Salvador Illa, ese político catalán discreto y pragmático, es el primero de ellos en darse cuenta. Desde que se hizo con la secretaría general del PSC, casi solo habla de inversión o becas; de sanidad o investigación, y muy poco de esoterismos independentistas. El político de proclamas puede pavonearse más y hasta llegar a cortar carreteras, pero de ahí no suele pasar en democracia.
«Hay que estar alerta para que Madrid no sea una ciudad incómoda».
Así que Pedro Sánchez y su gobierno trabajan con la intención de superar cuanto antes el maremoto político de la amnistía. Aspiran -aunque en realidad no lo creen- a que en Semana Santa, el grueso de la batalla esté dado. Para amortiguar las andanadas de la oposición, preparan un fuerte plan inversor destinado “a eso que da de comer y empleo”, en palabras de una ministra.
Lo que nadie sabe es hasta qué extremo llegará el desgaste de material (el deterioro político nacional) de aquí al verano. Lo que ocurre en nuestro país es inédito; no hay antecedentes conocidos más allá de casos similares recogidos en los libros de historia. Así que dependemos del buen hacer de los políticos, la serenidad de las grandes instituciones y la confianza de los ciudadanos.

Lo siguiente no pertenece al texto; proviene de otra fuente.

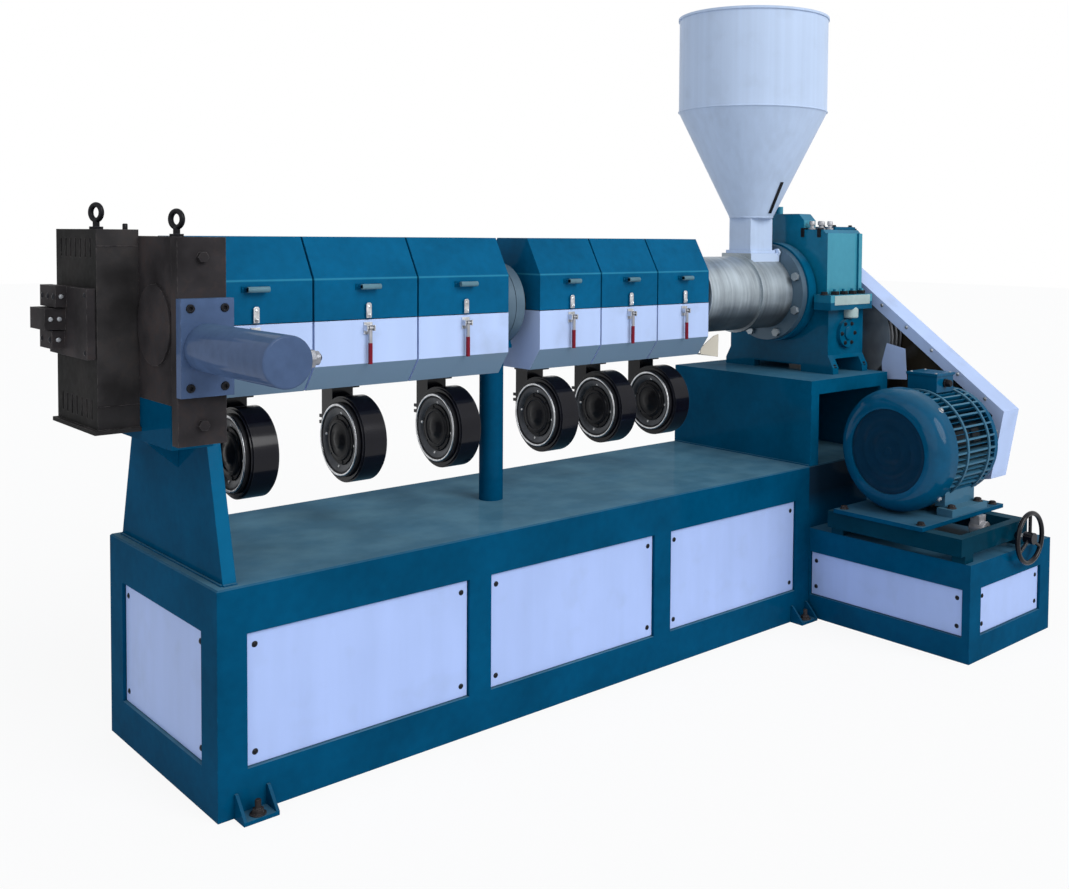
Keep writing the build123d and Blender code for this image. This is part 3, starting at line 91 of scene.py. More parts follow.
class Flow:
    """What a node's socket gives. A sum on it adds the Math nodes that work it out."""

    def __init__(self, maker, socket):
        self.maker = maker
        self.socket = socket

    def worked(self, operation, first, second):
        return self.maker.node("ShaderNodeMath", {"operation": operation}, {0: first, 1: second})

    def __add__(self, other):
        return self.worked("ADD", self, other)

    def __radd__(self, other):
        return self.worked("ADD", other, self)

    def __sub__(self, other):
        return self.worked("SUBTRACT", self, other)

    def __rsub__(self, other):
        return self.worked("SUBTRACT", other, self)

    def __mul__(self, other):
        return self.worked("MULTIPLY", self, other)

    def __rmul__(self, other):
        return self.worked("MULTIPLY", other, self)


class ShaderNodes:
    """The nodes of one material, or of the room."""

    def __init__(self, tree):
        self.tree = tree

    def node(self, kind, settings=None, sockets=None, gives=0):
        """Adds a node: its settings first, then the values or links of its sockets."""
        made = self.tree.nodes.new(kind)
        for name, value in (settings or {}).items():
            setattr(made, name, value)
        for name, value in (sockets or {}).items():
            self.feed(made.inputs[name], value)
        return Flow(self, made.outputs[gives])

    def feed(self, socket, value):
        """Gives a socket the result of another node, or a value of its own."""
        if isinstance(value, Flow):
            self.tree.links.new(value.socket, socket)
        else:
            socket.default_value = value


class Finish(ShaderNodes):
    """One procedural material and the nodes that it is made of."""

    def __init__(self, name, **constants):
        self.material = bpy.data.materials.new(name)
        self.material.use_nodes = True
        super().__init__(self.material.node_tree)
        self.shader = self.tree.nodes["Principled BSDF"]
        self.place = self.node("ShaderNodeTexCoord", gives="Object")
        self.normal = self.node("ShaderNodeNewGeometry", gives="Normal")
        self.set(**constants)

    def set(self, **values):
        """Feeds the shader's own sockets, named with _ for each space."""
        for name, value in values.items():
            self.feed(self.shader.inputs[name.replace("_", " ")], value)

    def blended(self, first, second, share):
        """A colour between two, by a share from 0 to 1."""
        settings = {"data_type": "RGBA", "clamp_factor": True}
        return self.node("ShaderNodeMix", settings, {0: share, 6: first, 7: second}, gives=2)

    def vector(self, operation, first, second, gives=0):
        """A sum on two vectors."""
        return self.node("ShaderNodeVectorMath", {"operation": operation}, {0: first, 1: second}, gives)

    def mottle(self, scale, detail=3.0, stretch=None):
        """Uneven patches from 0 to 1, scale of them to a metre."""
        where = self.vector("MULTIPLY", self.place, stretch) if stretch else self.place
        return self.node("ShaderNodeTexNoise", {}, {"Vector": where, "Scale": scale, "Detail": detail})

    def between(self, value, low, high):
        """0 below low, 1 above high, and even steps between them."""
        sockets = {"Value": value, "From Min": low, "From Max": high}
        return self.node("ShaderNodeMapRange", {}, sockets)

    def edges(self, radius):
        """1 along sharp edges and 0 on the flats beside them, with the normal that rounds them."""
        rounded = self.node("ShaderNodeBevel", {"samples": 4}, {"Radius": radius})
        same = self.vector("DOT_PRODUCT", rounded, self.normal, gives="Value")
        return self.between(1 - same, 0.01, 0.2), rounded

    def looks(self, axis):
        """How far a face looks along X, Y or Z, from -1 to 1."""
        return self.node("ShaderNodeSeparateXYZ", sockets={0: self.normal}, gives=axis)

    def looks_up(self):
        """1 on faces that look up, 0 on walls."""
        return self.between(self.looks("Z"), 0.6, 0.95)

    def looks_down(self):
        """1 on undersides, 0 on walls."""
        return self.between(0 - self.looks("Z"), 0.25, 0.6)

    def past(self, axis, low, high):
        """0 before low and 1 past high along X, Y or Z."""
        return self.between(self.node("ShaderNodeSeparateXYZ", sockets={0: self.place}, gives=axis), low, high)

    def span(self, axis, rise, fall):
        """1 on a stretch of X, Y or Z, which fades in over the rise and out over the fall."""
        return self.past(axis, *rise) - self.past(axis, *fall)

    def from_shaft(self, y, z):
        """Distance from a shaft that lies along X."""
        offset = self.vector("SUBTRACT", self.place, (0, y, z))
        return self.node(
            "ShaderNodeVectorMath", {"operation": "LENGTH"},
            {0: self.vector("MULTIPLY", offset, (0, 1, 1))}, gives="Value",
        )

    def bumped(self, height, strength, distance, normal):
        """The normal that shows a height as relief."""
        sockets = {"Strength": strength, "Distance": distance, "Height": height, "Normal": normal}
        return self.node("ShaderNodeBump", {}, sockets)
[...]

Desconocemos todo lo que pueda ocurrir. Ni siquiera nos tranquiliza la baraka que se le atribuye a Pedro Sánchez. Esto no va de varitas mágicas o bendiciones de los dioses. Más bien, como todo lo que acaba por terminar bien, se trata de acertar con las ideas, trabajo honesto, perseverancia y resistencia. Si Madrid acaba convertido en un vendaval político, hasta los libres y benditos bares y terrazas del Madrid de Ayuso lo notarán. No deberíamos quedarnos solo en el robusto dato de la inversión y el alto consumo de la capital y la comunidad, sino estar alerta para que Madrid no se convierta definitivamente en una ciudad incómoda, desagradable y dividida.